Source material ▸
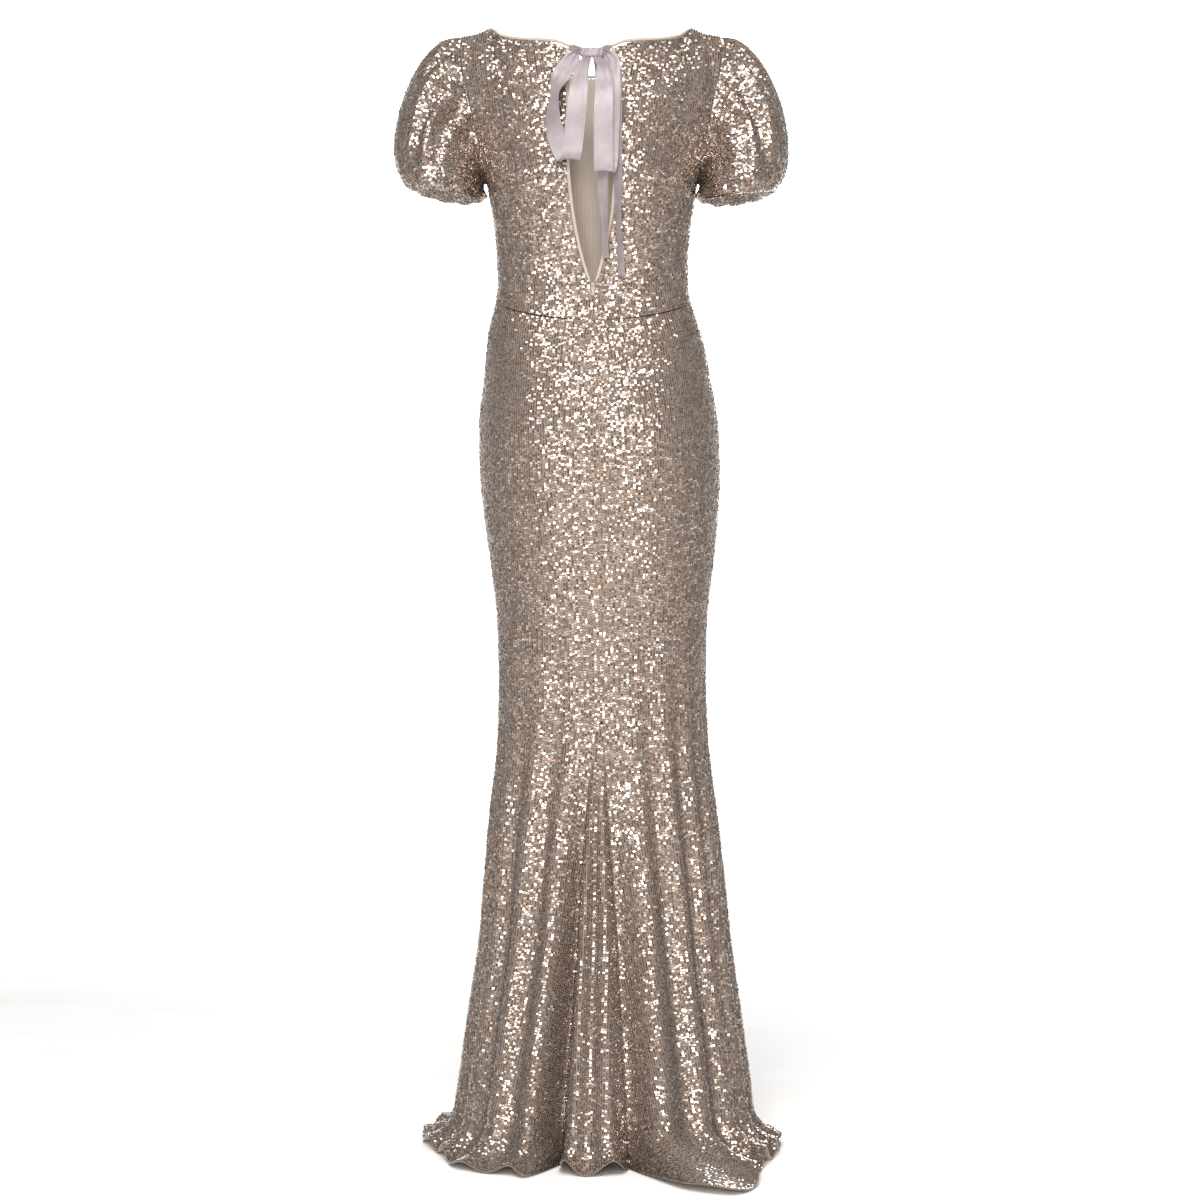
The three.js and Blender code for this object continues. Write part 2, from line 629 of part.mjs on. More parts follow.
function zipTape() {
  const skirt = SKIRT_LEVELS.filter((level) => level >= ZIP_END).map((level) => skirtLevel(level, 0));
  const bodice = BODICE_LEVELS.slice(1, 4).map((level) => level - 2);
  const heights = [...bodice.reverse(), ...skirt];
  const across = [-1, -0.4, 0, 0.4, 1].map((part) => part * TAPE_HALF_WIDTH);
  const surface = (u, v) => {
    const height = between(heights, v * (heights.length - 1));
    const x = between(across, u * (across.length - 1));
    return bodicePoint(1, Math.sign(x), Math.abs(x) / body('halfWidth', height), height);
  };
  const [us, vs] = [steps(across.length - 1), steps(heights.length - 1)];
  return panel(surface, us, vs, { wall: 0.8, lift: -CLOTH - 2 * GAP });
}

// An outline in a plane, from pairs of distances.
const outline = (pairs) => new THREE.Shape(pairs.map(([a, b]) => new THREE.Vector2(a, b)));

// A block whose outline is given as distances out and up, centred across.
function sideways(shape, width) {
  const geometry = new THREE.ExtrudeGeometry(shape, { depth: width, bevelEnabled: false });
  geometry.translate(0, 0, -width / 2);
  geometry.rotateX(Math.PI / 2);
  geometry.rotateZ(Math.PI / 2);
  return geometry;
}

const zipMiddle = () => {
  const face = bodicePoint(1, 1, 0, SLIDER.top).y;
  return { x: body('sway', SLIDER.top), face };
};

function zipSlider() {
  const { x, face } = zipMiddle();
  const { base, top, halfWidth, archHalfWidth } = SLIDER;
  const block = sideways(outline([[-1.8, base], [0.8, base], [0.8, top], [-1.8, top]]), 2 * halfWidth);
  const arch = outline([[0.7, 1150.4], [3.9, 1150.4], [3.9, 1155.8], [0.7, 1155.8]]);
  arch.holes.push(outline([[0.8, 1151.2], [0.8, 1155], [3.1, 1155], [3.1, 1151.2]]));
  return joined([block, sideways(arch, 2 * archHalfWidth)]).translate(x, face, 0);
}

function zipPull() {
  const { x, face } = zipMiddle();
  const { pivot, below, halfWidth, thickness, out, windowBelow } = PULL;
  const tab = new THREE.Shape();
  tab.moveTo(-halfWidth, 0.45);
  tab.lineTo(-halfWidth, 3 - below);
  tab.absarc(0, 2 - below, halfWidth, Math.PI, 2 * Math.PI, false);
  tab.lineTo(halfWidth, 0.45);
  const inside = SLIDER.archHalfWidth + 0.35;
  tab.holes.push(outline([[-inside, -0.45], [inside, -0.45], [inside, -windowBelow], [-inside, -windowBelow]]));
  const geometry = new THREE.ExtrudeGeometry(tab, { depth: thickness, bevelEnabled: false, curveSegments: 5 });
  geometry.translate(0, 0, -thickness / 2);
  geometry.rotateX(Math.PI / 2);
  return geometry.translate(x, face + out, pivot);
}

// The union of closed geometries.
function joined(geometries) {
  const solids = geometries.map((geometry) => {
    const corners = new THREE.BufferGeometry();
    corners.setAttribute('position', geometry.getAttribute('position'));
    const merged = mergeVertices(corners);
    return new kernel.Manifold(new kernel.Mesh({
      numProp: 3,
      vertProperties: merged.getAttribute('position').array,
      triVerts: new Uint32Array(merged.index.array),
    }));
  });
  const mesh = kernel.Manifold.union(solids).getMesh();
  const geometry = new THREE.BufferGeometry();
  geometry.setAttribute('position', new THREE.BufferAttribute(new Float32Array(mesh.vertProperties), 3));
  geometry.setIndex([...mesh.triVerts]);
  geometry.computeVertexNormals();
  return geometry;
}

// The bow at the nape. Each ribbon is a strip along a smooth line of stations: across is to the
// wearer's right of the knot, down is below it and out is clear of the cloth. lean tips the
// ribbon's width in the picture of the back, and turn swings it edge on, both in degrees.
const KNOT = { height: 1463, across: 1.5, halfWide: 15.6, halfTall: 7.6, halfDeep: 7, out: 11 };
const RIBBONS = {
  bow_loop_left: [
    { across: -17, down: 3, out: 14, lean: 76, turn: 0, width: 9 },
    { across: -21, down: 8, out: 16, lean: 52, turn: 0, width: 16 },
    { across: -26, down: 17, out: 16, lean: 40, turn: 8, width: 24 },
    { across: -39, down: 36, out: 16, lean: 34, turn: 20, width: 25 },
    { across: -48, down: 62, out: 14, lean: 16, turn: 60, width: 22 },
    { across: -50, down: 92, out: 11, lean: 4, turn: 40, width: 25 },
    { across: -43, down: 122, out: 9, lean: -12, turn: 8, width: 26 },
    { across: -33, down: 143, out: 11, lean: -4, turn: 0, width: 26 },
    { across: -27, down: 148, out: 18, lean: 0, turn: 0, width: 26 },
    { across: -24, down: 136, out: 23, lean: 4, turn: 0, width: 26 },
    { across: -20, down: 100, out: 24, lean: 4, turn: 0, width: 26 },
    { across: -16, down: 60, out: 24, lean: 6, turn: 0, width: 24 },
    { across: -11, down: 28, out: 22, lean: 8, turn: 0, width: 18 },
    { across: -5, down: 11.4, out: 14, lean: 4, turn: 0, width: 12 },
  ],
  bow_loop_right: [
    { across: 19.6, down: 3, out: 14, lean: -76, turn: 0, width: 9 },
    { across: 24, down: 8, out: 17, lean: -46, turn: 0, width: 16 },
    { across: 28, down: 17, out: 17, lean: -25, turn: 0, width: 22 },
    { across: 28, down: 50, out: 15, lean: 0, turn: 0, width: 24 },
    { across: 26, down: 100, out: 13, lean: 0, turn: 0, width: 25 },
    { across: 24, down: 146, out: 13, lean: 0, turn: 0, width: 25 },
    { across: 21, down: 162, out: 17, lean: 0, turn: 0, width: 25 },
    { across: 18, down: 164, out: 22, lean: 0, turn: 0, width: 25 },
    { across: 17, down: 148, out: 26, lean: 0, turn: 0, width: 25 },
    { across: 17, down: 100, out: 27, lean: 0, turn: 0, width: 25 },
    { across: 18, down: 54, out: 26, lean: -4, turn: 0, width: 24 },
    { across: 17, down: 26, out: 22, lean: -14, turn: 0, width: 18 },
    { across: 9, down: 11.4, out: 14, lean: 0, turn: 0, width: 11 },
  ],
  bow_tail_long: [
    { across: 17.4, down: 7, out: 7.6, lean: -80, turn: 0, width: 6 },
    { across: 26, down: 14, out: 7.5, lean: -48, turn: 0, width: 9 },
    { across: 33, down: 25, out: 7.5, lean: -30, turn: 10, width: 12 },
    { across: 36, down: 38, out: 7.5, lean: -10, turn: 30, width: 15 },
    { across: 36, down: 70, out: 7, lean: 0, turn: 46, width: 15 },
    { across: 36, down: 120, out: 6.5, lean: 0, turn: 40, width: 15 },
    { across: 37, down: 180, out: 6.5, lean: 0, turn: 46, width: 15 },
    { across: 37, down: 226, out: 7, lean: 0, turn: 60, width: 14 },
    { across: 39, down: 258, out: 6.5, lean: 0, turn: 55, width: 13 },
    { across: 41, down: 298, out: 6, lean: -8, turn: 50, width: 13 },
  ],
  bow_tail_short: [
    { across: 8, down: 11.4, out: 7, lean: 0, turn: 0, width: 9 },
    { across: 14, down: 40, out: 4, lean: 0, turn: 0, width: 16 },
    { across: 15, down: 110, out: 4, lean: 0, turn: 0, width: 17 },
    { across: 15, down: 155, out: 6, lean: 0, turn: 16, width: 17 },
    { across: 17, down: 195, out: 8, lean: 0, turn: 38, width: 15 },
    { across: 19, down: 238, out: 8, lean: 0, turn: 44, width: 13 },
    { across: 20, down: 276, out: 9, lean: 6, turn: 44, width: 11 },
  ],
};
const DEGREES = Math.PI / 180;

function stationAt(rows, place) {
  const places = rows.map((row, i) => ({ ...row, place: i }));
  const get = (column) => lookup(places, 'place', column, place);
  const height = KNOT.height - get('down');
  const x = body('sway', 1450) - get('across');
  const face = Math.max(bodiceDepth(1, 0.17, Math.min(height, 1470)), 68);
  const [lean, turn] = [get('lean') * DEGREES, get('turn') * DEGREES];
  const wide = point(-Math.cos(lean) * Math.cos(turn), Math.sin(turn), -Math.sin(lean) * Math.cos(turn));
  return { middle: point(x, face + get('out'), height), wide, half: get('width') / 2 };
}

function ribbon(rows, count) {
  const stations = steps(count).map((t) => stationAt(rows, t * (rows.length - 1)));
  const [outer, inner] = [[], []];
  stations.forEach(({ middle, wide, half }, i) => {
    const before = stations[Math.max(0, i - 1)].middle;
    const after = stations[Math.min(count, i + 1)].middle;
    const along = after.clone().sub(before).normalize();
    const flat = wide.clone().addScaledVector(along, -wide.dot(along)).normalize();
    const normal = along.cross(flat).setLength(RIBBON / 2);
    const row = [-1, 0, 1].map((part) => middle.clone().addScaledVector(flat, part * half));
    outer.push(row.map((p) => p.clone().add(normal)));
    inner.push(row.map((p) => p.clone().sub(normal)));
  });
  return wallFromRows(outer, inner);
}

function bowKnot() {
  const geometry = new THREE.SphereGeometry(1, 16, 8);
  const corners = geometry.getAttribute('position');
  const boxy = (value) => Math.sign(value) * Math.abs(value) ** 0.55;
  for (let i = 0; i < corners.count; i += 1) {
    corners.setXYZ(i, boxy(corners.getX(i)), boxy(corners.getZ(i)), boxy(corners.getY(i)));
  }
  geometry.setIndex([...geometry.getIndex().array].reverse());
  geometry.scale(KNOT.halfWide, KNOT.halfDeep, KNOT.halfTall);
  const face = bodiceDepth(1, 0, 1470);
  return geometry.translate(body('sway', 1450) - KNOT.across, face + KNOT.out, KNOT.height - 3);
}

// The ribbon from a neck corner to the knot.
function ribbonTie(side) {
  const corner = KEYHOLE_HALF_WIDTH - GAP;
  const rows = [
    { across: -side * corner, down: -5, out: 1.6, lean: 90, turn: 0, width: 9 },
    { across: -side * (corner - 5), down: -5, out: 3.4, lean: 82 * side, turn: 0, width: 9 },
    { across: KNOT.across - side * (KNOT.halfWide + 0.2), down: -1, out: 8, lean: 74 * side, turn: 0, width: 8 },
  ];
  return ribbon(rows, 4);
}

const dress = new THREE.Group();
dress.position.set(-SHOULDER_MIDDLE, 0, -SHOULDER_HEIGHT);

function add(name, geometry, material) {
  const mesh = new THREE.Mesh(geometry, material);
  mesh.name = name;
  dress.add(mesh);
  return mesh;
}

add('bodice_front', bodicePanel(-1, frontPoint, FRONT_COLUMNS, BODICE_ROWS, 1), sequinCloth);
add('neck_binding_front', frontNeckBinding(), bindingCloth);
for (const [name, side] of [['left', 1], ['right', -1]]) {
  const surface = (u, v) => backPoint(side, u, v);
  add(`bodice_back_${name}`, bodicePanel(1, surface, BACK_COLUMNS, BODICE_ROWS, -side), sequinCloth);
  add(`neck_binding_${name}`, backNeckBinding(side), bindingCloth);
  add(`keyhole_binding_${name}`, keyholeBinding(side), bindingCloth);
  add(`sleeve_${name}`, sleeve(side), sequinCloth);
}
for (const name of Object.keys(SKIRT_PIECES)) {
  add(name, skirtPanel(name), sequinCloth);
}
add('zip_tape', zipTape(), zipTapeCloth);
add('zip_slider', zipSlider(), zipMetal);
add('zip_pull', zipPull(), zipMetal);
add('bow_knot', bowKnot(), satin);
for (const [name, rows] of Object.entries(RIBBONS)) {
  add(name, ribbon(rows, name.includes('loop') ? 28 : 18), satin);
}
add('ribbon_tie_left', ribbonTie(1), satin);
add('ribbon_tie_right', ribbonTie(-1), satin);

export default dress;
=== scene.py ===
# %% [markdown]
# # A sequinned evening dress
# The dress is seen worn and hollow, from behind. Its cloth is a nude knit sewn all over with small
# champagne sequins. This lesson makes the knit as thin shells, sews the sequins on as real discs,
# and then adds the bound edges, the zip, the ribbon bow, the light and the camera.

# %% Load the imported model
import math
import bmesh
import bpy
import numpy as np
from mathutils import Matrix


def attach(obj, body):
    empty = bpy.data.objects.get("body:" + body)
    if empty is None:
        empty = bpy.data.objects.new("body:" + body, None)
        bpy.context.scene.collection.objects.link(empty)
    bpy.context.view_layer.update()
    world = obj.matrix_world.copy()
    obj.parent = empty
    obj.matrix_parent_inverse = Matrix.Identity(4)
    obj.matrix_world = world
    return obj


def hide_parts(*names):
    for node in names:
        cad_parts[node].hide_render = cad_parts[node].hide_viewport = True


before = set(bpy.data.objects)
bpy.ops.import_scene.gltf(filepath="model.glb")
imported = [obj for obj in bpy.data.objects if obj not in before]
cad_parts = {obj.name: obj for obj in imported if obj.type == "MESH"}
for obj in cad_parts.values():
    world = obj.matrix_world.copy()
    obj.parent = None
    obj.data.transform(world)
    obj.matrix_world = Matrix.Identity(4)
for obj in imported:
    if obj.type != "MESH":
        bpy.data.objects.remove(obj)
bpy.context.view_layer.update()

# %% [markdown]
# ## Sizes
# A dressmaker works from a few measures and a table of the body's girth. The same holds here: the
# shapes come from named sizes in millimetres and short tables, as heights above the floor. The
# finished points are moved so that the origin is midway between the shoulder points.

# %% Sizes in millimetres
SHOULDER_HEIGHT = 1500
SHOULDER_MIDDLE = 8.5
GAP = 0.3
ROUNDNESS = 2.2
ARMHOLE_BASE = 1296
SHOULDER_TIP = 1495
ARMHOLE_HALF_DEPTH = 40
SHOULDER_ROLL = 92
KEYHOLE_BASE = 1157
KEYHOLE_TALL = 160
KEYHOLE_HALF_WIDTH = 29
ZIP_GAP = 2.5
ZIP_CLOSED = 1100
ZIP_END = 905
BINDING = 4
SIDE_WAIST = 1135
BACK_WAIST_DROP = 30
BACK_BASE = SIDE_WAIST - BACK_WAIST_DROP
BACK_TOP = 1468
DROP_END = 930
GODET_TOP = 572
GODET_LEFT = 76
GODET_RIGHT = 41
FOOT_TOP = 62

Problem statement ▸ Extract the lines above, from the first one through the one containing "const outline = (pairs)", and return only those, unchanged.

Task output ▸
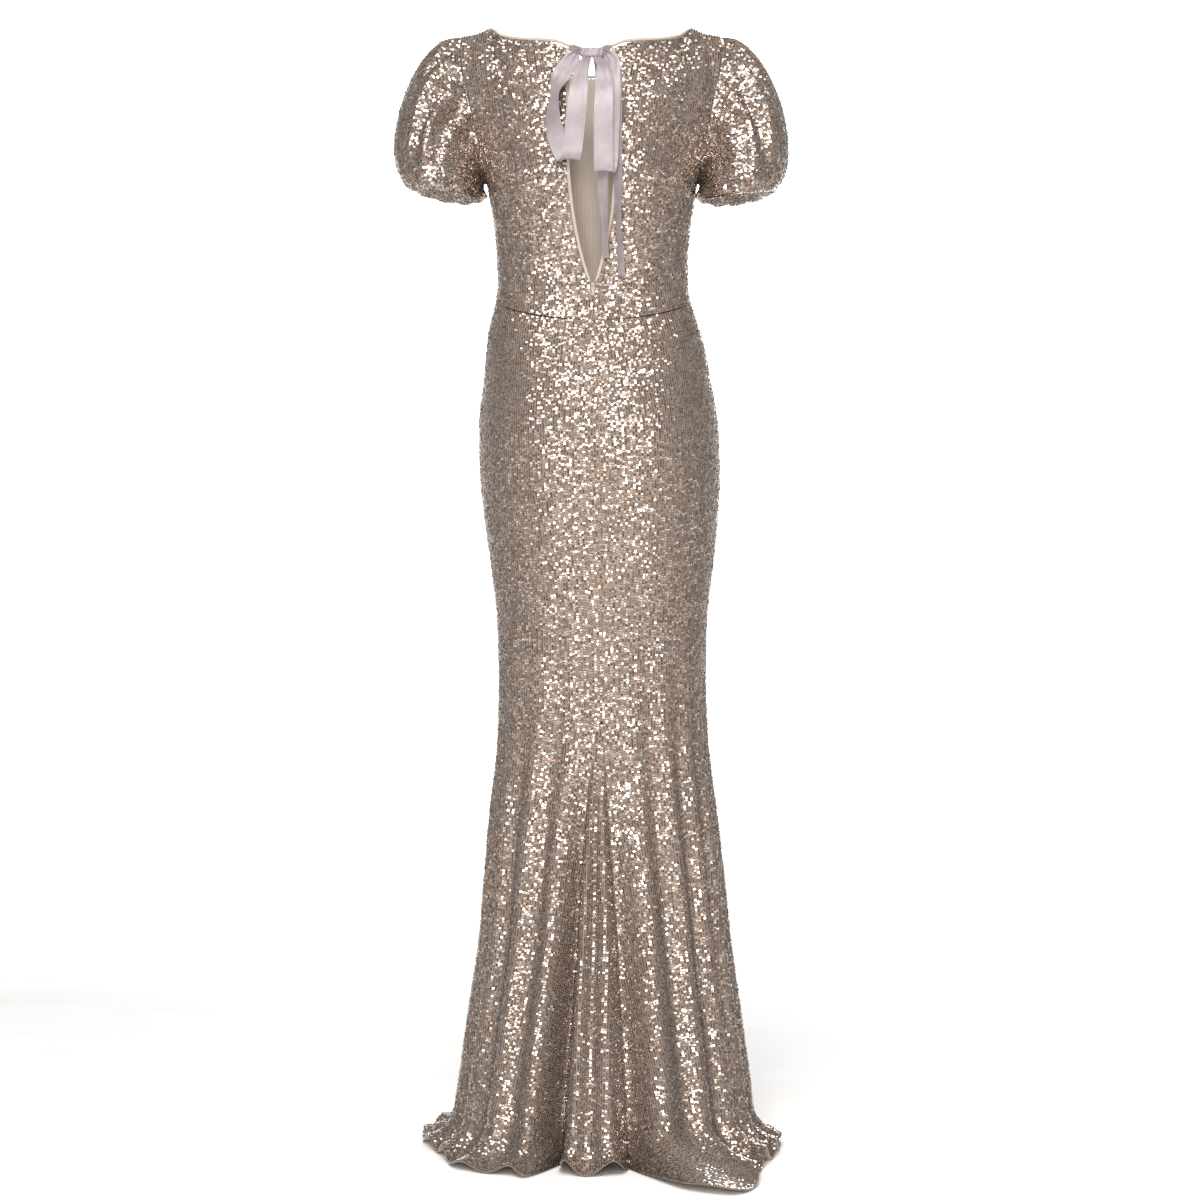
The three.js and Blender code for this object continues. Write part 2, from line 629 of part.mjs on. More parts follow.
function zipTape() {
  const skirt = SKIRT_LEVELS.filter((level) => level >= ZIP_END).map((level) => skirtLevel(level, 0));
  const bodice = BODICE_LEVELS.slice(1, 4).map((level) => level - 2);
  const heights = [...bodice.reverse(), ...skirt];
  const across = [-1, -0.4, 0, 0.4, 1].map((part) => part * TAPE_HALF_WIDTH);
  const surface = (u, v) => {
    const height = between(heights, v * (heights.length - 1));
    const x = between(across, u * (across.length - 1));
    return bodicePoint(1, Math.sign(x), Math.abs(x) / body('halfWidth', height), height);
  };
  const [us, vs] = [steps(across.length - 1), steps(heights.length - 1)];
  return panel(surface, us, vs, { wall: 0.8, lift: -CLOTH - 2 * GAP });
}

// An outline in a plane, from pairs of distances.
const outline = (pairs) => new THREE.Shape(pairs.map(([a, b]) => new THREE.Vector2(a, b)));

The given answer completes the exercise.